Algae-based technologies are probably the main candidates for producing biofuels feedstock for jet fuel applications due to the high yield, quality control and sustainability parameters they offer. The challenge is in the production cost economics for these technologies. It is unlikely that first and second generation algae cultivation and processing technologies will ever deliver the economics required for large-scale biofuels applications. For this reason, advanced second generation and third generation economic, game-changing, enabling technologies currently under development are likely to be viable solutions.
Do you consider that algae-based biofuel be sustainably produced in sufficient amounts to have a noteworthy impact on the energy mix? Are the land and water footprints of algae farming not prohibitive?
Algae-based biofuels produced in closed-loop, continuous-process, industrial scale biofuels refineries, utilising the technologies previously discussed require much reduced land footprints over that of traditional open-pond technologies. Furthermore, water used in the algae cultivation process will be recovered.

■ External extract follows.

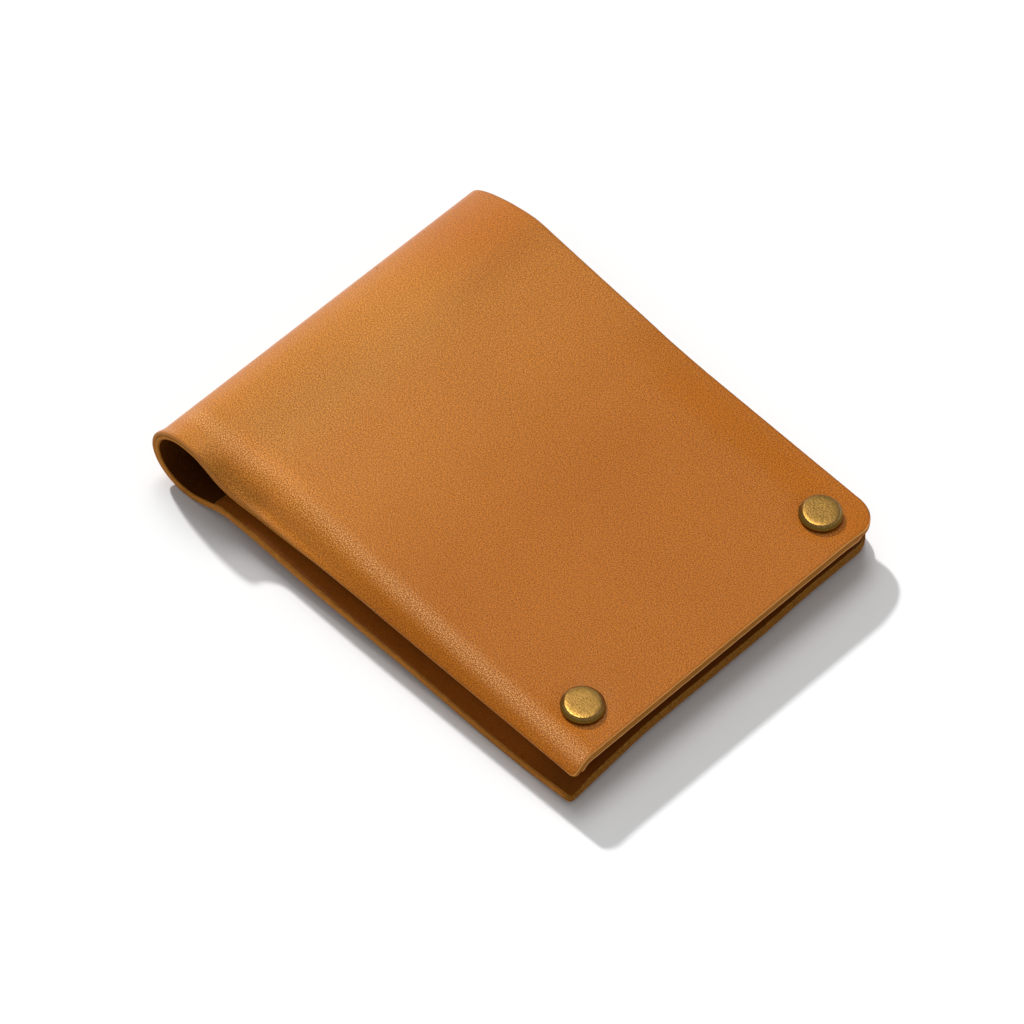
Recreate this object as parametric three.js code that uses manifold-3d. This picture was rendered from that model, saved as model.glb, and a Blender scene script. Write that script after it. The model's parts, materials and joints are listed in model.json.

Has the Stimulus Package in the US been kind to biomass and biofuels?
The US Stimulus Packages and the significant funding budgeted by Exxon-Mobil in third generation algae technology development has certainly caused a second wave of “algae.com” in the US. Whether the US Stimulus funding delivers a real return on investment in the form of economical and sustainable technologies, or is just a political marketing exercise resulting in a large number of academic and institutional entities and private and public companies all trying to achieve the same objectives with a un-coordinated use of funds and minimum knowledge sharing remains to be seen.

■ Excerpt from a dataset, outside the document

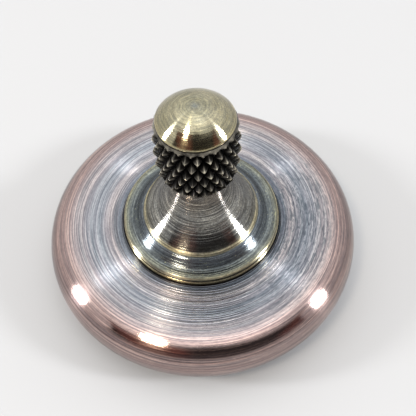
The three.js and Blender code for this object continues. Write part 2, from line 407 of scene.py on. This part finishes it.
def makeDisc(settings):
    low, high = span("flywheel_disc")
    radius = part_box("flywheel_disc")[1].x / mm
    rim = (high - low) / 2
    floor = high - settings["pocketDepth"]
    roof = low + settings["recessDepth"]
    bm = turnOutline(
        [
            (settings["bore"], floor),
            (settings["pocketRadius"], floor),
            (settings["pocketRadius"], high),
            (radius - rim, high),
            (radius - rim, low + rim, -180, settings["rimParts"]),
            (settings["recessRadius"], low),
            (settings["recessRadius"], roof),
            (settings["bore"], roof),
        ],
        settings["around"],
        zeroAt=2,
    )
    roundRings(bm, [
        (settings["pocketRadius"], high, settings["edge"]),
        (settings["recessRadius"], low, 3 * settings["edge"]),
    ])
    material = turnedMetal("antiqued copper plate", discLook)
    finishPiece(bm, "disc", "top", "flywheel_disc", material)


makeDisc(discSet)

print("seat ring and flange")

ringSet = {
    "bore": 3.06,
    "radius": 9.97,
    "chamfer": 0.12,
    "around": 256,
    "edge": 0.03,
}

# Brass under an antique finish: brown in the hollows, rubbed to bare yellow metal on the edges.
ringLook = {
    **turnedLook,
    "bands": [
        (-1.0, "#3a342b"), (0.0, "#8d8063"), (0.06, "#d8cba2"), (0.17, "#d8cba2"), (0.24, "#4e4638"),
        (1.0, "#4a4437"),
    ],
    "wander": 0.02,
    "stain": "#6c6a5e",
    "stainAmount": 0.5,
    "stainsPerTurn": 12.0,
    "stainsPerMm": 1.0,
    "arcsPerTurn": 14.0,
    "arcsPerMm": 8.0,
    "grainAmount": 0.5,
    "gritStrength": 0.2,
    "speck": "#3a3428",
    "speckAmount": 0.4,
    "surface": [(-1.0, 0.24, 0.3), (1.0, 0.24, 0.3)],
    "shift": 11.0,
}


def makeSeatRing(settings):
    low, high = span("seat_ring")
    radius, chamfer = settings["radius"], settings["chamfer"]
    bm = turnOutline(
        [
            (settings["bore"], low),
            (radius, low),
            (radius, high - chamfer),
            (radius - chamfer, high),
            (settings["bore"], high),
        ],
        settings["around"],
        zeroAt=2,
    )
    edge = settings["edge"]
    roundRings(bm, [(radius, high - chamfer, edge), (radius - chamfer, high, edge)])
    material = turnedMetal("antiqued brass ring", ringLook)
    finishPiece(bm, "seatRing", "top", "seat_ring", material)


makeSeatRing(ringSet)

flangeSet = {
    "radius": 9.85,
    "edgeHeight": 0.7,
    "beadWidth": 0.95,
    "beadRise": 0.06,
    "beadParts": 6,
    "slopeWidth": 1.45,
    "slopeSkew": 1.45,  # above 1 the fall is steeper at the plateau and runs out gently at the bead
    "slopeParts": 20,
    "spigotRadius": 3.0,
    "stemHole": 3.86,
    "stemHoleDepth": 1.25,
    "bore": 1.6,
    "around": 256,
    "edge": 0.05,
}

# The same brass: blue-grey on the plateau, bare metal on the bead. In the S-shaped fall the blue-grey is
# painted darker, a painted reflection of the dark surroundings.
flangeLook = {
    **turnedLook,
    "bands": [
        (-4.0, "#4c463a"), (-0.6, "#4c4232"), (-0.16, "#6f6147"), (0.0, "#f6e9bf"), (0.16, "#f6e9bf"),
        # From 1.5 to 2.7 mm along, the darker blue-grey is a painted reflection of the dark surroundings in
        # the S-shaped fall.
        (0.26, "#b0ac90"), (0.6, "#b4b6a2"), (1.1, "#aab0a8"), (1.5, "#8a908c"), (2.1, "#7a8082"),
        (2.7, "#7c8285"), (3.0, "#92989a"), (6.0, "#8c908e"),
    ],
    "wander": 0.08,
    "stain": "#8b9296",
    "stainAmount": 0.45,
    "stainsPerTurn": 10.0,
    "stainsPerMm": 0.9,
    "lineDark": "#d4d4d6",
    "arcsPerTurn": 14.0,
    "arcsPerMm": 7.0,
    "linesPerMm": 6.0,
    "lineDepth": 0.11,
    "grainAmount": 1.0,
    "gritStrength": 0.1,
    "speck": "#cfcb8e",
    "speckAmount": 0.65,
    "surface": [
        (-4.0, 0.24, 0.2), (-0.2, 0.24, 0.0), (0.0, 0.36, 0.0), (0.16, 0.36, 0.0), (0.3, 0.23, 0.2),
        (0.8, 0.23, 0.5), (2.4, 0.23, 0.6), (6.0, 0.2, 0.5),
    ],
    "shift": 23.0,
}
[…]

Unlike Europe and the UK in support of the 2020 legislated targets, the US situation regarding agricultural, wood based biomass and municipal waste combined heat and power (CHP) technology and project development is not receiving the same federal level interest or stimulus and is more at an individual state and local level of development. California, where the Greensteam Aera project has been developed, is one of the leading US states supporting biomass project development under its AB 32 legislation.
I notice you have operations in South Africa. What is the status of the renewables market and your ops there?
Our operations in South Africa remain in the form of a business development activity. When we first identified South Africa as a potential market in 2008 it was because of its ideal solar climate for algae-based cultivation technologies and it being a global leader in the production of pulp and paper from its own forests and those of adjoining countries. It therefore represents a biomass-to-energy technology opportunity.
South Africa also suggested early indications of political alignment towards climate change and biofuels policy with legislative targets supported by a biofuels and renewable energy tariff structure. Unfortunately, as of today these have not progressed into a business opportunity where the risks and return on investment are justifiable. A number of European countries, USA states and Canadian provinces offer a much larger opportunity with lower business risk and a higher return on investment.
Finally, what are Global Green Solutions’ plans moving towards 2011?
The successful completion of Greensteam R&D and the Aera demonstration project in 2010 will lead to the commencement of the construction of ten Aera Greensteam units in early 2011, and commercialisation stage status for GGRN. There are also a number of Greensteam opportunities in the project development phase in the UK and Europe, which we expect will be commissioned in the future. We are also pursuing a business model in which we license the technology and build, own and operate projects with international, national or local strategic partners. With the competitive advantages of the Greensteam biomass-to-energy technology and its commercialisation stage availability, we plan to formally engage with one or more of the potential strategic partners that we are currently in discussions with.